Il governo accelera sul lavoro, ma la sinistra chiede di togliere dal tavolo l’articolo 18.
«Se l’obiettivo è creare posti di lavoro, la discussione sull’articolo 18 non mi pare cruciale. Cruciale è la crescita che non c’è, sono i posti di lavoro che mancano. Il problema è crearli, non erodere le garanzie di chi un lavoro ancora ce l’ha. Invece di concentrarci sull’articolo 18 dovremmo avere più coraggio e spostare il focus su un modello di sviluppo alternativo».
Il modello Italia non va?
«Penso a una economia non rapace, che tuteli ambiente e territorio e investa su ricerca e innovazione. L’economista americano Rifkin ha detto che il vento e il sole non ti mandano la bolletta a casa, eppure la rivoluzione dell’economia sostenibile da noi stenta a decollare».
E se il governo mette la fiducia sul Jobs act?
«È sempre auspicabile non eccedere nella richiesta di voti di fiducia, che hanno valore in quanto strumenti eccezionali nelle mani del governo».
Con i sindacati sotto attacco, la ripresa della concertazione è un segnale di disgelo?

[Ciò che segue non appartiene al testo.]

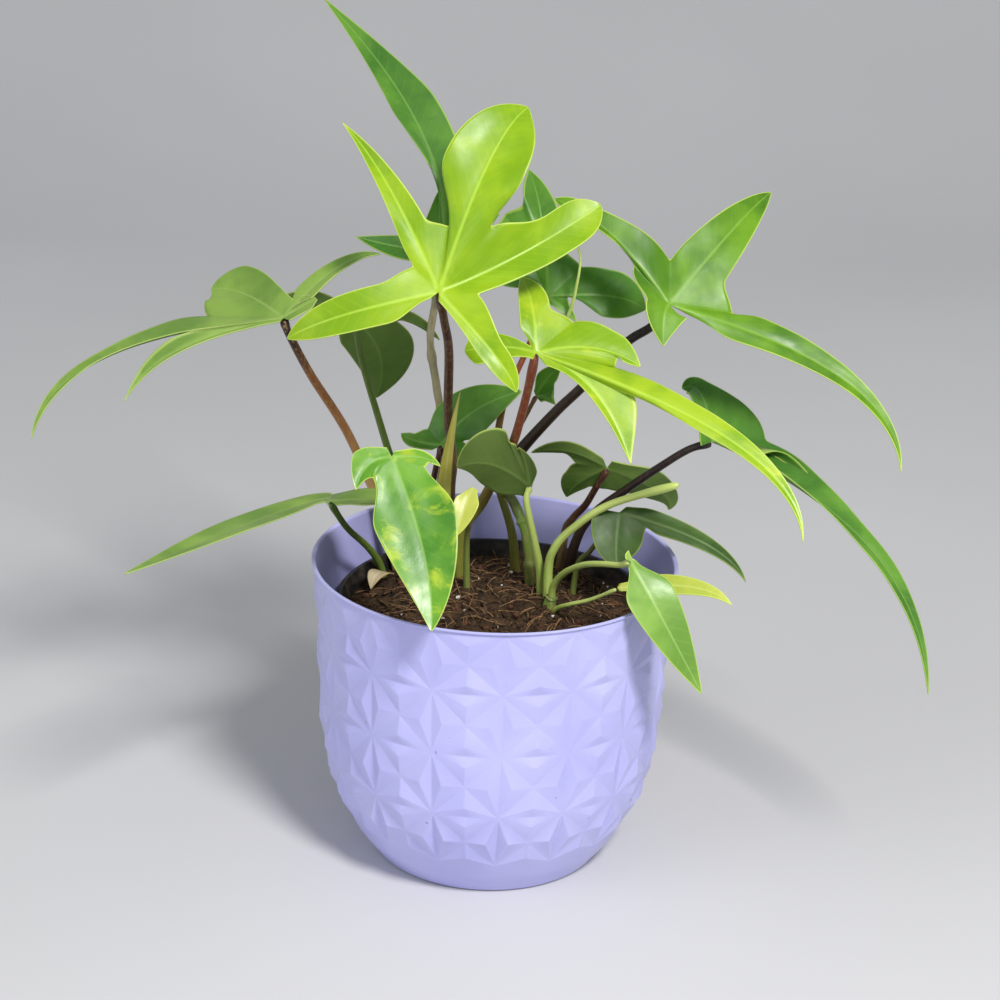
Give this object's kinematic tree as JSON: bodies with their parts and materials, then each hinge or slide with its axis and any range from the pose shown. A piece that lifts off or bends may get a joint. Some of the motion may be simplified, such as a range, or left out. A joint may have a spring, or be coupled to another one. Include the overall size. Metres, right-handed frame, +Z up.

«Trovo positivo che il premier li incontri, per fare le riforme c’è bisogno di un approccio inclusivo. Sindacati e partiti soffrono della stessa crisi, devono rinnovarsi senza arroccarsi. Delegittimarli non fa bene all’assetto democratico».
Cosa innesca la crisi dei partiti?
«Se sono in sofferenza è perché in passato si sono allontanati dalla realtà vissuta dai cittadini. Ma anche per un leaderismo sempre più forte».
Si può invertire la rotta dell’antipolitica?
«Sì. Se vogliamo cambiare il clima e fare pace con l’opinione pubblica è l’ora di ribaltare la prospettiva: anziché lucrare sul discredito delle istituzioni, bisogna mettere in atto il cambiamento e avere il coraggio di rivendicarlo».